As someone who has spent most of my career in statically-typed environments and the last 6 years or so mostly in dynamic environments, and also as someone who has made something like the argument you were attempting to refute, I have to say I would definitely never have made such a brittle and unqualified statement as the one you refuted in your paper. To put it more directly, I think I'm probably a poster-child for the kind of developer you were aiming your thesis at, and I don't feel that my perspective was adequately or reasonably represented. More importantly, having looked at the examples given in your paper, I may have learned a bit about the kinds of errors that Haskell can catch automatically that some coders might miss in a dynamic environment, but not much useful to me in my everyday work context.

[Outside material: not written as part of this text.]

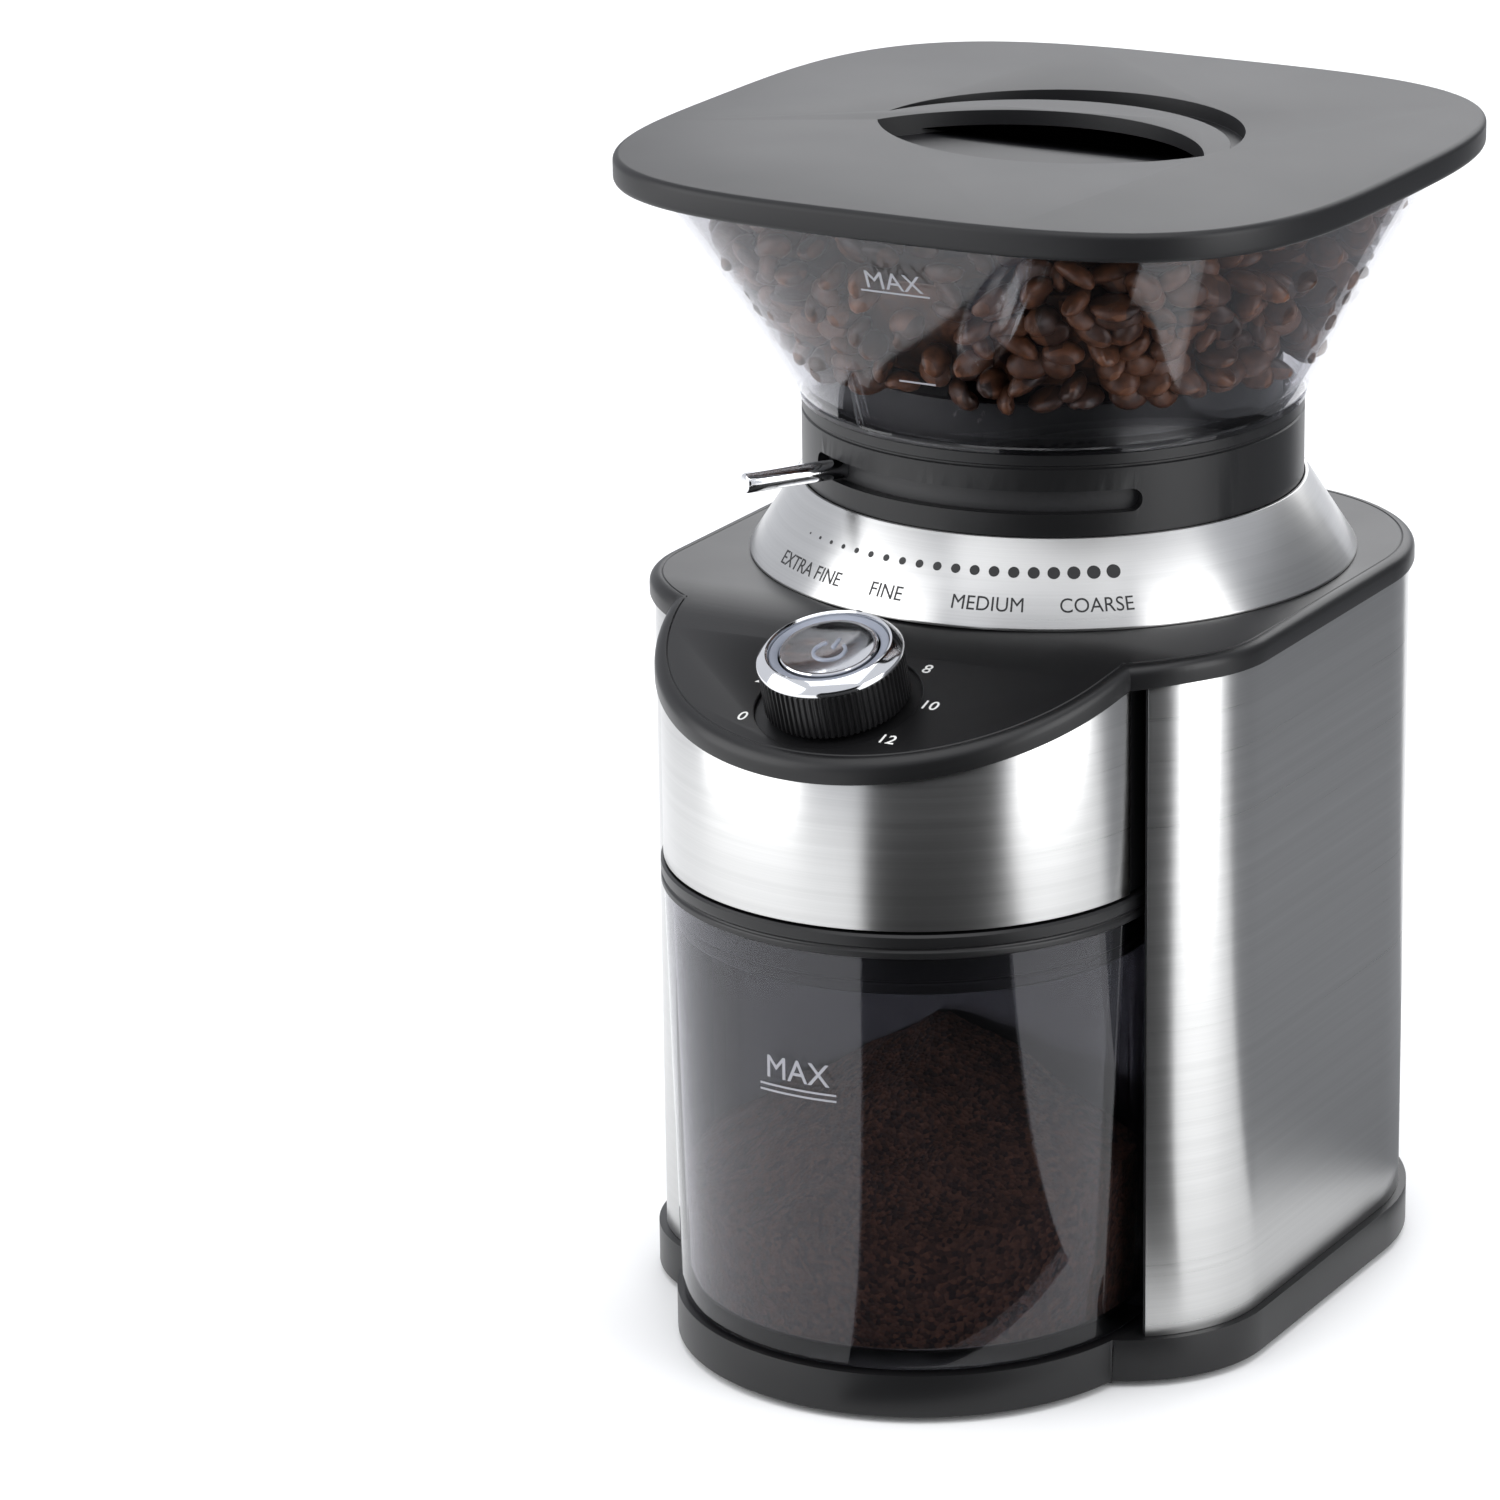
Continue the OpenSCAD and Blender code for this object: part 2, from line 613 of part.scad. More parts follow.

I think a more reasonable version of the argument, but more qualified and therefore requiring a far larger sampling of code to prove or refute, would be something like: "Programs written in a dynamic language with adequate or near-100 percent unit test coverage, are no more prone to defects than programs written in a statically-typed language with a comparable level of unit test coverage."
I agree this is a very important conversation to have, and again kudos to the work you put in here. Obviously people have strong opinions both directions, and the discussion, however heated at various moments, is an important one, so thanks for this!